Looking for more brunch time treats? Try:
- Cardamom Pistachio Buns
- Almond Streusel Coffee Cake
- Cardamom Pistachio Cake
- Coconut Pistachio Cinnamon Rolls
Chai Cinnamon Rolls
- 8" square baking tray
- stand mixer fitted with a dough hook
Ingredients for Dough
- ¼ cup full fat milk or whole milk, warmed to 104°F (40C)
- 2¼ teaspoon dry active yeast
- 1 tablespoon granulated sugar or caster sugar, divided so that 1 teaspoon will be used in the activation of the yeast and the remaining will be added straight to the dough
- 1 cup all purpose flour or plain flour
- ¾ cup bread flour or strong flour
- 1 teaspoon salt
- 3 large eggs ideally at room temperature, one egg divided into white and yolk
- ½ cup unsalted butter softened at room temperature and cut into small cubes
Ingredients for the Filling
- 6 tablespoon unsalted butter softened at room temperature
- ⅓ cup light brown sugar firmly packed
- 1½ teaspoon ground cardamom
- 2 teaspoon ground cinnamon
- 1½ teaspoon ground ginger
- ½ teaspoon ground cloves
- ½ teaspoon ground allspice
- ½ teaspoon ground nutmeg
Ingredients for the Frosting
- ¾ cup powdered sugar or confectioners sugar or icing sugar, sifted in particularly lumpy
- ½ teaspoon ground cardamom
- ¼ teaspoon ground cinnamon
- ¼ teaspoon ground ginger
- 4 tablespoon heavy cream or double cream
Instructions for Dough
- Begin by sprinkling your yeast and 1 teaspoon of the sugar over your warmed milk. Give this a stir and set aside until it becomes foamy (about 10 minutes).

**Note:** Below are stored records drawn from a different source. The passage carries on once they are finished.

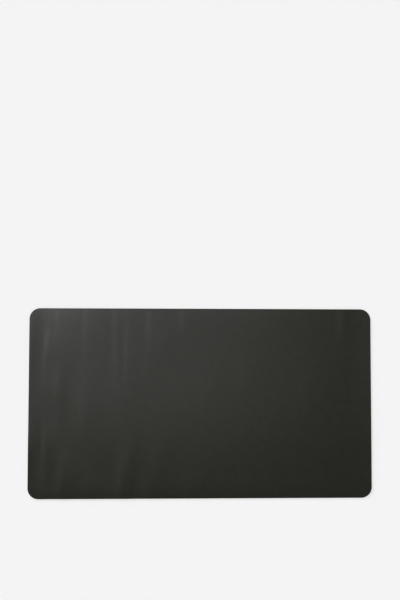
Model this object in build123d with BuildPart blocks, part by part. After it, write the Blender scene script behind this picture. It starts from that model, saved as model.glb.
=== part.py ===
from build123d import *
import os

# Desk mat: one thin, flexible laminate with rounded corners that lies flat on a desk.
#
# Frame: the origin is the centre of the underside, +X runs along the long side, +Y points
# to the back of the desk and +Z is up. All sizes are in millimetres.
#
# The mat is die-cut from a bonded stack of sheets, so every sheet has the same outline.
# The cut edge is then closed all round by a bead of flexible edge paint, which is the
# outermost piece in plan.

# Driving dimensions of the finished mat, over the edge paint
MAT_WIDTH = 800.0
MAT_DEPTH = 441.0
CORNER_RADIUS = 25.0

# The stack from the desk upwards: each sheet's name and thickness
SHEETS = [
    ("suede_base", 0.45),
    ("lower_glue_film", 0.10),
    ("core_sheet", 0.60),
    ("upper_glue_film", 0.10),
    ("backing_cloth", 0.45),
    ("grain_skin", 0.30),
]
MAT_THICKNESS = sum(thickness for name, thickness in SHEETS)

# Edge paint: how far it stands out from the cut, how far it stops short of the desk so
# that only the suede touches it, and how far its outer corners are rounded over
PAINT_BUILD_UP = 0.40
PAINT_DESK_GAP = 0.12
PAINT_ROUNDING = 0.35

# Outline of the die-cut, inside the edge paint
CUT_WIDTH = MAT_WIDTH - 2 * PAINT_BUILD_UP
CUT_DEPTH = MAT_DEPTH - 2 * PAINT_BUILD_UP
CUT_RADIUS = CORNER_RADIUS - PAINT_BUILD_UP


def die_cut_sheet(height, thickness):
    """One sheet of the stack: the die-cut outline, with its underside at this height."""
    with BuildPart() as sheet:
        with BuildSketch(Plane.XY.offset(height)):
            RectangleRounded(CUT_WIDTH, CUT_DEPTH, CUT_RADIUS)
        extrude(amount=thickness)
    return sheet


def edge_paint_bead(low, high):
    """The bead of paint round the cut edge: a closed band whose outer corners are rounded."""
    with BuildPart() as bead:
        with BuildSketch(Plane.XY.offset(low)):
            RectangleRounded(MAT_WIDTH, MAT_DEPTH, CORNER_RADIUS)
        extrude(amount=high - low)
        fillet(bead.faces().filter_by(Axis.Z).edges(), radius=PAINT_ROUNDING)
        with BuildSketch(Plane.XY.offset(low)):
            RectangleRounded(CUT_WIDTH, CUT_DEPTH, CUT_RADIUS)
        extrude(amount=high - low, mode=Mode.SUBTRACT)
    return bead


def save(piece, name):
    """Labels a finished piece and writes it as its own STEP file."""
    piece.part.label = name
    export_step(piece.part, f"parts/{name}.step")
    print(f"{name}: {piece.part.volume / 1000:.1f} cm3")


os.makedirs("parts", exist_ok=True)

sheet_height = 0.0
for sheet_name, sheet_thickness in SHEETS:
    save(die_cut_sheet(sheet_height, sheet_thickness), sheet_name)
    sheet_height += sheet_thickness

save(edge_paint_bead(PAINT_DESK_GAP, MAT_THICKNESS), "edge_paint")
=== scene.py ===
import math

import bpy
import numpy as np
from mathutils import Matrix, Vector, noise


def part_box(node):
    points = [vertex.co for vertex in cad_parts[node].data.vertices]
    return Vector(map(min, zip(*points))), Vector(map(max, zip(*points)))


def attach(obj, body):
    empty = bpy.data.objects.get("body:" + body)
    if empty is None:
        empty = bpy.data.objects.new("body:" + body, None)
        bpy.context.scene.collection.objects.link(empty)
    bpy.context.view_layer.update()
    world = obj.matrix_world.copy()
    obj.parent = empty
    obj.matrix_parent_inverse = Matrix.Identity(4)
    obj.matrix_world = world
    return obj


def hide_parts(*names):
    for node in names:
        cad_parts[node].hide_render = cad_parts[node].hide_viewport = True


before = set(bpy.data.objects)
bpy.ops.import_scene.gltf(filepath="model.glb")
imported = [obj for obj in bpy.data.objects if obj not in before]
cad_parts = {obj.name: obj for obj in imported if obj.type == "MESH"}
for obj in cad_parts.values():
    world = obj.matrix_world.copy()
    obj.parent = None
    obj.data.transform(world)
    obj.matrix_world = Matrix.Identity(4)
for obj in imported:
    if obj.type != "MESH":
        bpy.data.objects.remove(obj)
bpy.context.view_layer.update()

# A desk mat: a bonded stack of thin sheets whose cut edge is closed by a bead of edge paint.
# It lies on a pale floor and keeps the faint ripples of having been rolled up. Lengths are in
# metres, except in the list of ripples. Angles of lights, camera and creases are in degrees.
MM = 0.001

# The stack from the desk upwards. Each CAD layer is shown by a sheet that follows the ripples.
LAYERS = [
    "suede_base",
    "lower_glue_film",
    "core_sheet",
    "upper_glue_film",
    "backing_cloth",
    "grain_skin",
]

# Outline of the cut sheets and of the bead round them, from the CAD boxes
CORNER_RADIUS = 25 * MM
cut_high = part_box("grain_skin")[1]
bead_low, bead_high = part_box("edge_paint")
HALF_WIDTH, HALF_DEPTH = cut_high.x, cut_high.y
BEAD_BUILD_UP = bead_high.x - cut_high.x
CUT_RADIUS = CORNER_RADIUS - BEAD_BUILD_UP
CENTRE_X, CENTRE_Y = HALF_WIDTH - CUT_RADIUS, HALF_DEPTH - CUT_RADIUS  # of a corner's arc

# Mesh fineness
COLUMN_STEP = 3 * MM
ROW_COUNT = 88
ARC_COLUMNS = 14
BEAD_PROFILE_POINTS = 12

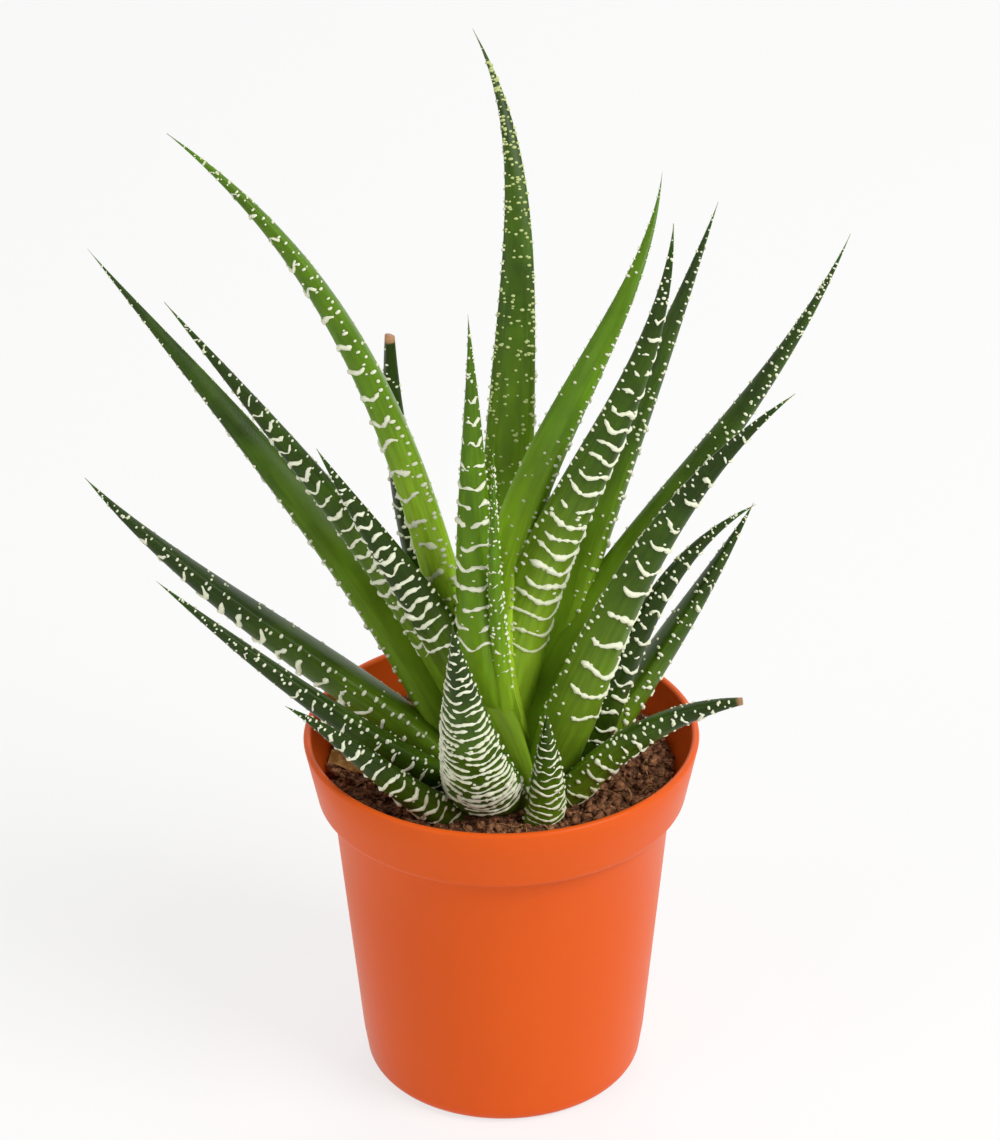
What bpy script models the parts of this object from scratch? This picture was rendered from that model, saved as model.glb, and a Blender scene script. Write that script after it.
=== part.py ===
"""Potted haworthia: a plastic nursery pot, its soil, a short stem and the leaves that grow from it."""

import math

import bmesh
import bpy
from mathutils import Matrix, Vector

MM = 0.001
GAP = 0.3 * MM  # clearance between pieces that touch
MERGE = 0.001 * MM  # vertices nearer than this are one
CUT_MERGE = 0.004 * MM  # the same after a cut, which leaves finer slivers
SHELL_LIMIT = 2.5  # most that a sharp corner of a guard is pushed out, in gaps

# Pot: tapered thin wall under a deep collar, open at the top
POT_HEIGHT = 58 * MM
RIM_RADIUS = 30 * MM
COLLAR_HEIGHT = 10.5 * MM
COLLAR_FOOT_RADIUS = 28.2 * MM
MOUTH_SHARE = 0.7  # the mouth reaches its full width at this share of the collar
SHOULDER_RADIUS = 25.9 * MM
BASE_RADIUS = 21.5 * MM
BASE_ROUND = 2.4 * MM
WALL = 1.2 * MM
RIM_ROUND = 0.6 * MM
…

- Meanwhile, add the flour, bread flour, remaining sugar and salt to the bowl of a stand mixer fitted with a dough hook. Stir this together.
- Once the yeast is activated, add this to the flour mixture immediately followed by 2 eggs and one egg white. Reserve the remaining egg yolk to make an egg wash before baking.
- Turn the mixer on to a low setting and knead for about 15 minutes, stopping early on to knock any flour off the sides of the bowl and into the wet dough as it comes together.
- After 15 minutes, you should have a sticky wet dough that is showing signs of pulling itself away from the sides of the bowl.
- Keeping the mixer on a low setting, slowly add the butter a few pieces at a time.
- Once all the butter is added, continue kneading for 15 minutes until the dough is again slapping the sides of the bowl and starting to pull itself away. It is a wet dough and will likely continue to stick, especially to the base of the bowl.
- Scrape the dough into a greased mixing bowl and cover with plastic wrap. Place in the refrigerator to proof slowly overnight (or for about 8 hours).
Instructions for Filling
- Line an 8" square baking pan with parchment paper.
- In a small mixing bowl combine the softened butter, sugar and spices. Mash and stir this together with a spoon or spatula until you have a smooth spreadable paste.
- After the dough's first proof, scrape this out of the bowl and on to a well floured work surface.
- Press the dough into a rectangle and use a floured rolling pin to roll it out until it is about 12" wide by 15" long.
- Spread the spiced butter mixture over the surface of the dough leaving a gap around the edges.
- Roll the dough from the bottom to the top to form a tight log.
- Using flavorless dental floss or a thin kitchen twine, trim the ends of the log to remove uneven and unfilled dough. Then divide the dough into 9 rolls, cut these with the floss and place them in the lined baking pan.
- Cover the pan with a clean kitchen towel and allow to proof at room temperature for about 2 hours, until doubled in size.
Instructions for Baking
- Preheat the oven to 350°F (175C/155C Fan) and prepare an egg wash. Beat the reserved egg yolk with a splash of milk (about half a tablespoon).
- Brush your egg wash over the top of the rolls.
- Bake in the centre of the preheated oven for about 25-30 minutes, until they are well risen and golden on top.
- Remove from the oven and allow to cool in the pan for about 10 minutes while you prepare the frosting.
Instructions for Frosting
- To make the Chai Latte Frosting, stir together the powdered sugar and spices. Then add the cream slowly (a tablespoon at a time). You may find that you don't need quite all of the cream or need a little more, dependent on the consistency you prefer.
- Spread this over top your warm cinnamon rolls and serve.
How much yeast. Can't see it. Tia
Thanks so much for bringing this to my attention - this recipe uses 2¼ teaspoons of dry active yeast (or 7g - essentially one of the standard size packets).